On April 22, 2017, hundreds of thousands of climate researchers, bird watchers, oceanographers, scientists of various fields, and supporters of science march together all around the world in an attempt to call the attention of politicians’ unpredictable outlook towards scientific development.
During the March for Science event in Washington, DC, less than 150,000 people flock together to the national mall while holding different sign boards, some attacking Donald Trump. There are about 600 marches that took place worldwide in every continent (except Antarctica), that happened during the Earth Day.
The March for Science is officially a non-political march. But many organizers stated that science is “under attack” from Trump’s administration, making protesters take advantage of the event to excoriate the president with signs that linked him to different broken and unpleasant things.
Trump answered with a press release stating that his administration commits to preserve the “awe-inspiring beauty” of the United States, while they continuously protect jobs. He called science as “rigorous” with it being critical in implementing his efforts to achieve economic growth and environmental protection.
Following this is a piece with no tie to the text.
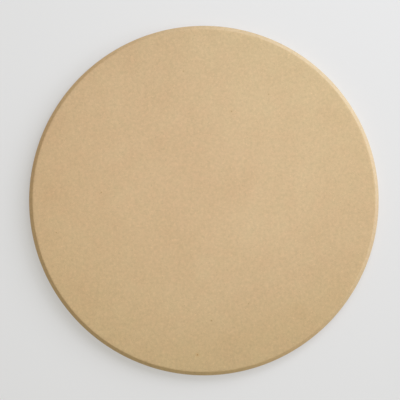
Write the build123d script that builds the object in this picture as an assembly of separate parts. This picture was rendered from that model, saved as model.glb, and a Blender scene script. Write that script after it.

A common theme for protesters during the march around the world is the continuous worry that politicians have already resorted to rejected science-based policies in the government. Scientists have always been reluctant to be in the public scene. But a lot of concern have grown from generation to generation, and they took the opportunity to speak up.
Hundreds of institutions, scientific groups, environmental groups, and science unions have partnered and supported the march. Some of the notable speakers in Washington March for Science include climate scientist Michael Mann and former United Nations climate chief Christiana Figueres.
Apart from the Trump administration issue, the important subject during the March for Science is climate change. The statements of Trump and his top advisers dismissing the issue is a big problem to the scientific community since the President is failing to recognize the existence of environment’s top problem.
Weeks after Trump took the post, he still fails to appoint administrators in most areas of science, like NASA and the National Oceanic and Atmospheric Administration. Trump does not even have his own science adviser to depend on.
Barack Obama’s science adviser, John Holdren said that Trump “shown no indication of awareness of the role of science and the role of science in government.” The protest is simply not just about jobs and salaries. It is about saving science and saving all of the society that depends on science.
Some are worried that the march will invite attacks by Trump’s supporters and the president himself. But several famous voices joined the cause and spoke to the public to show the value of science. Famous TV personality and engineer, Bill Nye told The Guardian that science is in a dangerous place at the moment. But the march will hopefully put Trump in a better position to decide.
“The president changes his mind quite frequently,” Nye said. “We want to influence the people who influence him. That’s our goal for the march.”
Furthermore, President of the Wildlife Conservation Society Cristian Samper clarified that the march is not for political reasons, but to celebrate science. Science is behind every good and bad that we have in the Universe.
March For Science is celebrated one week ahead of the People’s Climate March. This upcoming march will definitely be more overtly political and is going to be a series of large-scale of events.